The best DevOps testing system is not the one with the most tools. It is the one that gives the team fast, reliable, actionable information. Test automation in DevOps works when it helps people release smaller changes with clearer evidence and fewer surprises.

FAQ

Questions testers ask

What is test automation in DevOps?

Test automation in DevOps means designing automated checks that run across the delivery pipeline, from code commit to production monitoring. The goal is fast feedback, reliable release decisions, and shared quality ownership between developers, testers, operations, and product teams.

Which tests should run first in a DevOps pipeline?

Run the fastest and most deterministic tests first: static checks, unit tests, component tests, contract checks, and focused API tests. Slower UI, end to end, performance, and security tests should run after basic correctness is proven or on targeted triggers.

Does DevOps remove the need for manual testing?

No. DevOps changes where manual testing adds value. Repetitive regression should be automated where stable, while manual testers focus on exploratory testing, usability, risk analysis, production feedback, and ambiguous behavior that scripts cannot judge well.

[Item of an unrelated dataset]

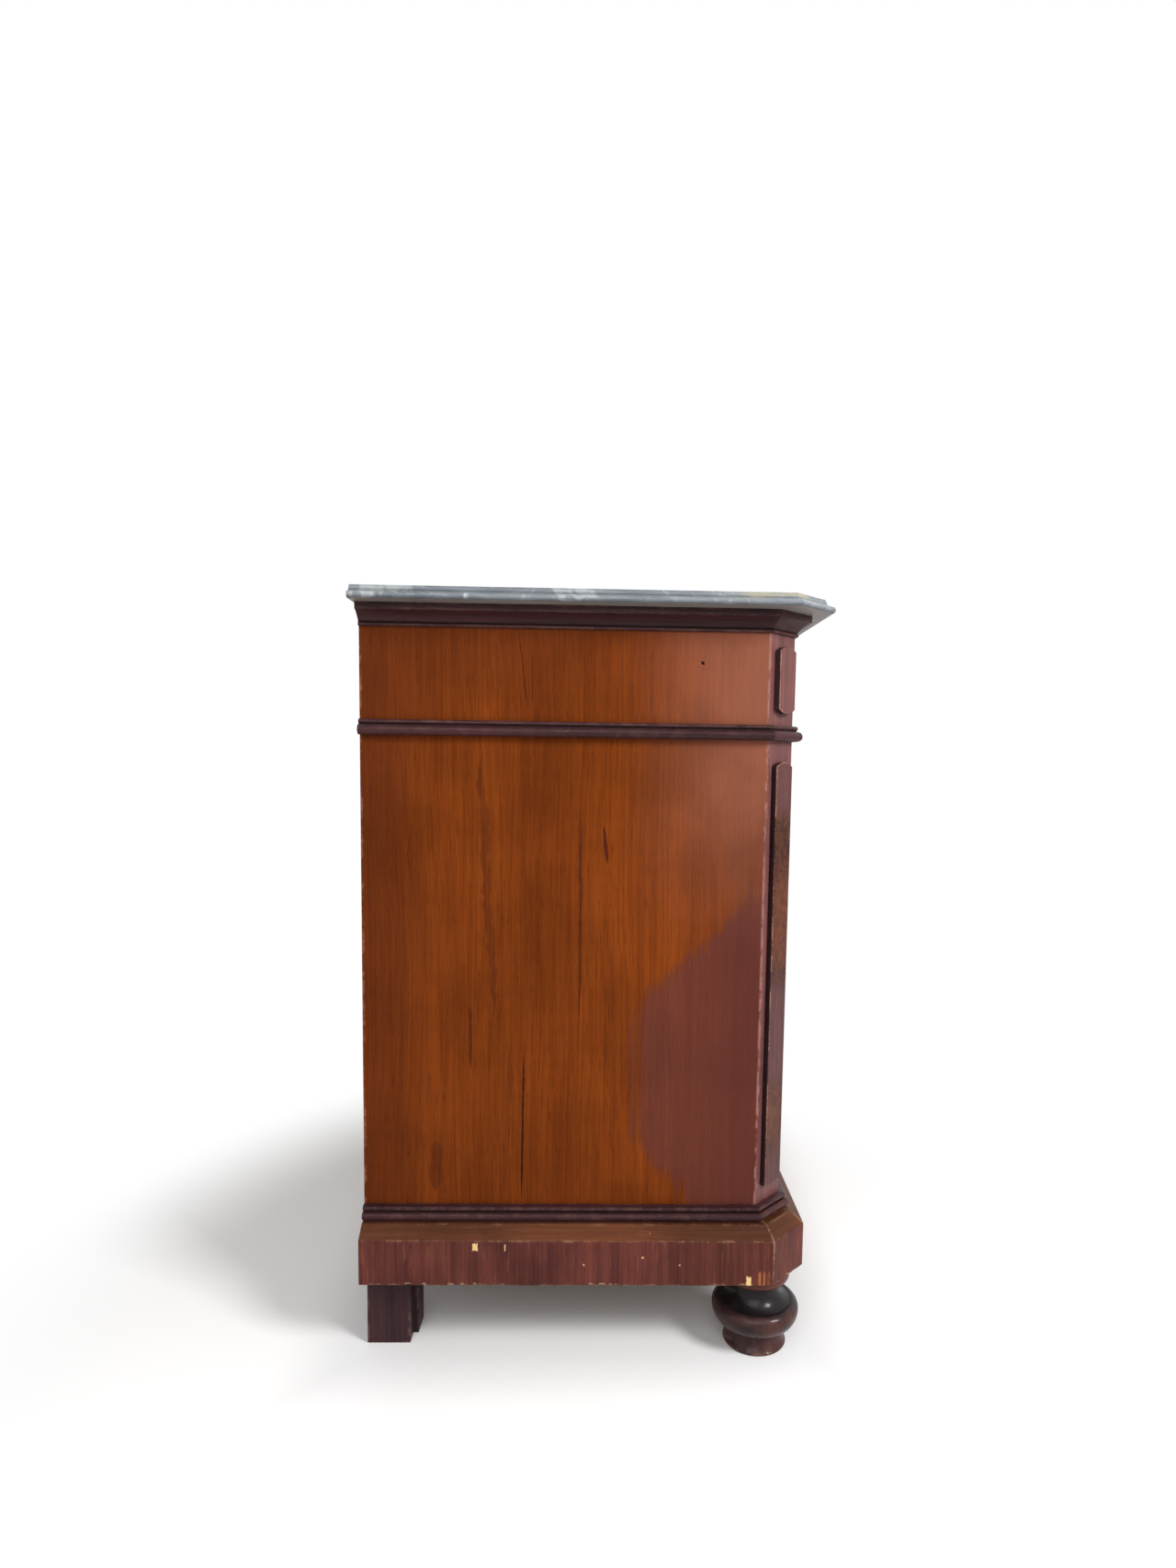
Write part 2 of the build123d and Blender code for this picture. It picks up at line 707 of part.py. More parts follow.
for number, (floor, opening) in enumerate(drawer_levels, start=1):
    front_low = floor + drawer_bottom_clearance
    front_high = floor + opening - drawer_top_clearance
    side_low = floor + running_clearance
    side_high = front_high - side_top_drop
    back_high = side_high - drawer_back_drop
    panel_low = floor + panel_lift
    panel_high = panel_low + panel_thickness
    back_low = panel_high + groove_clearance
    key_z = front_high - key_depth
    selvedge_z = front_high - selvedge_thickness
    label = f"drawer_{number}"

    # The space of the bottom panel, with its clearance, which is cut as a groove
    with BuildPart() as groove:
        with BuildSketch(Plane.XY.offset(panel_low - groove_clearance)):
            with Locations((0, (side_front_y - groove_depth + drawer_rear_y) / 2)):
                Rectangle(2 * (half_drawer - side_thickness + groove_depth),
                          drawer_rear_y - side_front_y + groove_depth)
        extrude(amount=panel_thickness + 2 * groove_clearance)

    # Two sides with dovetails at both ends
    sides = []
    for side in (-1, 1):
        outer = Plane(origin=(side * half_drawer, 0, 0), x_dir=(0, 1, 0), z_dir=(1, 0, 0))
        with BuildPart() as drawer_side:
            with BuildSketch(outer):
                with Locations(((side_front_y + side_rear_y) / 2, (side_low + side_high) / 2)):
                    Rectangle(side_rear_y - side_front_y, side_high - side_low)
                tail_outlines(side_front_y, side_front_y - front_tail, front_low, side_high)
                tail_outlines(side_rear_y, drawer_rear_y, back_low, back_high)
            extrude(amount=-side * side_thickness)
            add(groove.part, mode=Mode.SUBTRACT)
        sides.append(drawer_side.part)
    save(Compound(children=sides), f"{label}_sides")

    # Front: sockets for the tails, groove, and the recess of the lock with its keyhole
    with BuildPart() as drawer_front:
        with BuildSketch(Plane.XY.offset(front_low)):
            with Locations((0, front_y + front_thickness / 2)):
                Rectangle(2 * half_drawer, front_thickness)
        extrude(amount=front_high - front_low)
        add(groove.part, mode=Mode.SUBTRACT)
        for side in (-1, 1):
            with BuildSketch(Plane(origin=(side * half_drawer, 0, 0), x_dir=(0, 1, 0), z_dir=(1, 0, 0))):
                tail_outlines(side_front_y, side_front_y - front_tail, front_low, side_high)
            extrude(amount=-side * side_thickness, mode=Mode.SUBTRACT)
        with BuildSketch(Plane.XY.offset(front_high - lock_height)):
            with Locations((0, side_front_y - lock_wall - lock_case_depth / 2)):
                Rectangle(lock_width, lock_case_depth)
            with Locations((0, side_front_y - lock_wall / 2)):
                Rectangle(lock_width + 2 * lock_flange, lock_wall)
        extrude(amount=lock_height, mode=Mode.SUBTRACT)
        with BuildSketch(Plane.XY.offset(selvedge_z)):
            with Locations((0, side_front_y - (lock_case_depth + lock_wall) / 2)):
                Rectangle(lock_width + 2 * lock_flange, lock_case_depth + lock_wall)
        extrude(amount=selvedge_thickness, mode=Mode.SUBTRACT)
        with BuildSketch(Plane(origin=(0, front_y, 0), x_dir=(1, 0, 0), z_dir=(0, -1, 0))):
            keyhole((0, key_z), keyhole_clearance)
        extrude(amount=lock_wall + lock_case_depth - front_thickness, mode=Mode.SUBTRACT)
        chamfer(drawer_front.faces().sort_by(Axis.Y)[0].outer_wire().edges(), front_chamfer)
    save(drawer_front.part, f"{label}_front")

    # Back, over the bottom panel, with sockets for the tails
    with BuildPart() as drawer_back:
        with BuildSketch(Plane.XY.offset(back_low)):
            with Locations((0, drawer_rear_y - drawer_back_thickness / 2)):
                Rectangle(2 * half_drawer, drawer_back_thickness)
        extrude(amount=back_high - back_low)
        for side in (-1, 1):
            with BuildSketch(Plane(origin=(side * half_drawer, 0, 0), x_dir=(0, 1, 0), z_dir=(1, 0, 0))):
                tail_outlines(side_rear_y, drawer_rear_y, back_low, back_high)
            extrude(amount=-side * side_thickness, mode=Mode.SUBTRACT)
    save(drawer_back.part, f"{label}_back")

    # Bottom panel
    with BuildPart() as drawer_bottom:
        with BuildSketch(Plane.XY.offset(panel_low)):
            panel_front_y = side_front_y - groove_depth + 2 * groove_clearance
            with Locations((0, (panel_front_y + drawer_rear_y) / 2)):
                Rectangle(2 * (half_drawer - side_thickness + groove_depth - 2 * groove_clearance),
                          drawer_rear_y - panel_front_y)
        extrude(amount=panel_thickness)
    save(drawer_bottom.part, f"{label}_bottom")

    # Lock case: a hollow box with its back plate and selvedge, a slot for the bolt and the key's pin
    case_y = side_front_y - lock_wall - lock_case_depth / 2
    with BuildPart() as lock:
        with BuildSketch(Plane.XY.offset(front_high - lock_height)):
            with Locations((0, case_y)):
                Rectangle(lock_width, lock_case_depth)
            with Locations((0, side_front_y - lock_wall / 2)):
                Rectangle(lock_width + 2 * lock_flange, lock_wall)
        extrude(amount=lock_height)
        with BuildSketch(Plane.XY.offset(selvedge_z)):
            with Locations((0, side_front_y - (lock_case_depth + lock_wall) / 2)):
                Rectangle(lock_width + 2 * lock_flange, lock_case_depth + lock_wall)
        extrude(amount=selvedge_thickness)
        with BuildSketch(Plane.XY.offset(front_high - lock_height + lock_wall)):
            with Locations((0, case_y + lock_wall / 2)):
                Rectangle(lock_width - 2 * lock_wall, lock_case_depth - lock_wall)
        extrude(amount=lock_height - lock_wall - selvedge_thickness, mode=Mode.SUBTRACT)
        with BuildSketch(Plane.XY.offset(selvedge_z)):
            with Locations((0, bolt_y)):
                Rectangle(bolt_width + 2 * bolt_clearance, bolt_thickness + 2 * bolt_clearance)
        extrude(amount=selvedge_thickness, mode=Mode.SUBTRACT)
        case_front_y = case_y - lock_case_depth / 2
        with BuildSketch(Plane(origin=(0, case_front_y, 0), x_dir=(1, 0, 0), z_dir=(0, -1, 0))):
            keyhole((0, key_z), keyhole_clearance)
        extrude(amount=-lock_wall, mode=Mode.SUBTRACT)
        with BuildSketch(Plane(origin=(0, side_front_y, 0), x_dir=(1, 0, 0), z_dir=(0, -1, 0))):
            with Locations((0, key_z)):
                Circle(pin_radius)
        extrude(amount=lock_case_depth + lock_wall)
    save(lock.part, f"{label}_lock")

    # Bolt, drawn back at rest
    with BuildPart() as bolt:
        with BuildSketch(Plane.XY.offset(front_high - bolt_length)):
            with Locations((0, bolt_y)):
                Rectangle(bolt_width, bolt_thickness)
        extrude(amount=bolt_length)
    save(bolt.part, f"{label}_bolt")

    # Key: shank bored for the pin, bit, collar and bow
    tip_y = side_front_y - lock_wall - key_end_clearance
    collar_y = front_y - key_collar_length
    bow_y = front_y - key_reach
    with BuildPart() as key:
        with BuildSketch(Plane(origin=(0, tip_y, 0), x_dir=(1, 0, 0), z_dir=(0, -1, 0))):
            with Locations((0, key_z)):
                Circle(key_radius)
        extrude(amount=tip_y - bow_y - bow_width / 2 + bow_section)
        with BuildSketch(Plane(origin=(0, tip_y, 0), x_dir=(1, 0, 0), z_dir=(0, -1, 0))):
            with Locations((0, key_z - bit_radius / 2)):
                Rectangle(bit_thickness, bit_radius)
        extrude(amount=bit_length)
        with BuildSketch(Plane(origin=(0, collar_y, 0), x_dir=(1, 0, 0), z_dir=(0, -1, 0))):
            with Locations((0, key_z)):
                Circle(key_collar_radius)
        extrude(amount=key_collar_length)
        with BuildSketch(Plane(origin=(0, bow_y, key_z), x_dir=(0, 1, 0), z_dir=(1, 0, 0))):
            Ellipse(bow_width / 2, bow_height / 2)
            Ellipse(bow_width / 2 - 2 * bow_section, bow_height / 2 - 2 * bow_section, mode=Mode.SUBTRACT)
        extrude(amount=bow_section, both=True)
        with BuildSketch(Plane(origin=(0, tip_y, 0), x_dir=(1, 0, 0), z_dir=(0, -1, 0))):
            with Locations((0, key_z)):
                Circle(key_bore)
        extrude(amount=lock_case_depth + lock_wall, mode=Mode.SUBTRACT)
    save(key.part, f"{label}_key")

    # Escutcheon: a pointed oval plate round the keyhole
    plate_z = key_z - bit_radius / 2
    with BuildPart() as escutcheon:
        with BuildSketch(Plane(origin=(0, front_y, plate_z), x_dir=(1, 0, 0), z_dir=(0, -1, 0))):
            half = escutcheon_height / 2
            with BuildLine():
                ThreePointArc((0, -half), (escutcheon_width / 2, 0), (0, half))
                ThreePointArc((0, half), (-escutcheon_width / 2, 0), (0, -half))
            make_face()
        extrude(amount=escutcheon_thickness)
        with BuildSketch(Plane(origin=(0, front_y, 0), x_dir=(1, 0, 0), z_dir=(0, -1, 0))):
            keyhole((0, key_z), keyhole_clearance)
        extrude(amount=escutcheon_thickness, mode=Mode.SUBTRACT)
    save(escutcheon.part, f"{label}_escutcheon")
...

What are quality gates in DevOps?

Quality gates are automated rules that decide whether a build can move forward. Examples include test pass rate, code coverage thresholds, no critical vulnerabilities, acceptable API contract results, performance budgets, and no unresolved release blocking defects.

Who owns automated tests in DevOps?

Ownership should be shared. Developers often own unit and component tests, QA engineers guide risk coverage and end to end flows, platform teams maintain pipeline infrastructure, and the whole team responds when release gates fail.